Außerdem: Genieße lieber etwas Selbstgekochtes mit frischen Zutaten statt geschmacksverstärkte, zu Tode verarbeitete Fertigprodukte, die den Namen Lebensmittel nicht mehr verdienen.

Lass dich nicht von der allgegenwärtigen Superfood-Lobby einkochen, vertrau lieber der Weisheit deiner Großmutter: Sauerkraut ist genauso gut oder noch besser als Kimchi, Leinsamen sind für unser seit zig Generationen darauf geschultes Verdauungssystem einfach bekömmlicher als Chia-Samen.

Gönn dir gern gutes Fleisch, aber nicht jeden Tag – und bitte alles zu seiner Zeit, also zum Beispiel keine Tomaten im Winter. Die schmecken im Sommer ohnehin viel besser. Eigenverantwortung und Bauchgefühl sagen mir auch: möglichst wenig wegwerfen. Da tue ich mir als gelernte Köchin natürlich leichter, weil intelligente Restlverwertung ein elementarer und auch wirtschaftlich relevanter Teil meines Handwerks ist (ein paar Rezepte dazu gibt’s übrigens in meinem neuen Kochbuch Endlich kochen).

Gegen alle Konventionen

Und bitte befrei dich vom Diktat des Mindesthaltbarkeitsdatums! Das bedeutet nämlich nicht „absolut tödlich ab …“, sondern ist lediglich ein Richtwert, ab wann etwas theoretisch verderben kann. Joghurt zum Beispiel hält erfahrungsgemäß viel länger. (Besonders bizarr: das Ablaufdatum für Salz, das Millionen von Jahren im Stollen gereift ist und dann plötzlich nicht mehr genießbar sein soll.)

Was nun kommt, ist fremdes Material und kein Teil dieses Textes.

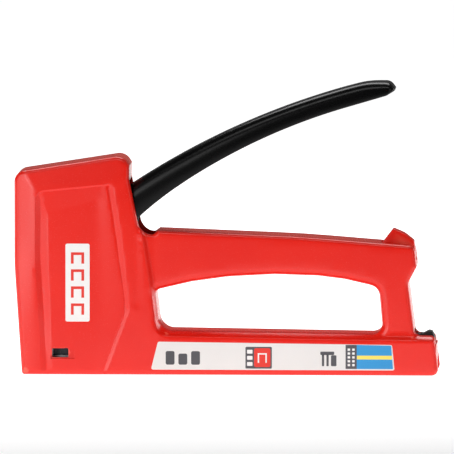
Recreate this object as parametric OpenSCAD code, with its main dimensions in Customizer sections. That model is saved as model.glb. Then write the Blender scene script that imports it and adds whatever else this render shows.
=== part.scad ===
// Hand staple gun: two casing halves around a spring-driven hammer, a long squeeze lever
// and a staple magazine that draws out to the rear.
// X runs along the tool from nose to tail, Y across it, Z up.
// The origin is the middle of the tool's footprint on the surface that it stands on.

/* [Casing] */
// Thickness of the casing walls
wall = 2.2; // [1.8:0.1:2.6]
// Half of the width over the head and the magazine beam
head_half = 15; // [14.8:0.1:16]
// Half of the width over the hand grip
grip_half = 13; // [12.8:0.1:13.4]
// Size of the step around the outer edges of the head and the beam
edge_step = 0.8; // [0.4:0.1:1]

/* [Lever] */
// Half of the width over the lever
lever_half = 11; // [10.6:0.1:11]
// Thickness of the lever's cheeks
lever_wall = 1.8; // [1.5:0.1:1.8]
// Thickness of the lever's back
lever_back = 2.2; // [1.8:0.1:2.6]
// Diameter of the pin that the lever turns on
pivot_d = 6; // [5:0.5:6]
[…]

Bevor ich beim Grillfleisch spare, spare ich lieber beim Griller.

Unmissverständlich ist auch die Antwort auf die Frage, ob ich Supersonderangebotsprodukte im Supermarkt nehmen soll oder etwas teurere, dafür aber umso kostbarere Lebensmittel vom kleinen Genusshandwerker ums Eck, von dem ich weiß, dass er seine Tiere und Pflanzen mit Respekt behandelt. Bevor ich beim Grillfleisch spare, spare ich lieber beim Griller.

Und dann noch das Wichtigste, obwohl ich damit heutzutage in manchen Kreisen fast schon als Exotin gelte: essen, was mir schmeckt! Im Restaurant ruhig einmal nicht das augenscheinlich gesündeste, nachhaltigste, moralisch einwandfreiste Gericht bestellen, sondern das verlockendste, genau das, worauf ich jetzt Gusto habe.

Wenn ich nicht nachdenke, nicht nachrechne, sondern aus vollen Zügen einfach nur genieße, dann fühlt sich das wie ein Befreiungsschlag an, gegen alle Zwänge und Konventionen, gegen den Gesundheitspapst und Moralapostel in mir. Was nützt es schon, wenn wir immer das Richtige tun wollen und uns dabei nie richtig gut fühlen?

Und so ein Befreiungsschlag, das weiß ich aus eigener Erfahrung, schmeckt ausgezeichnet!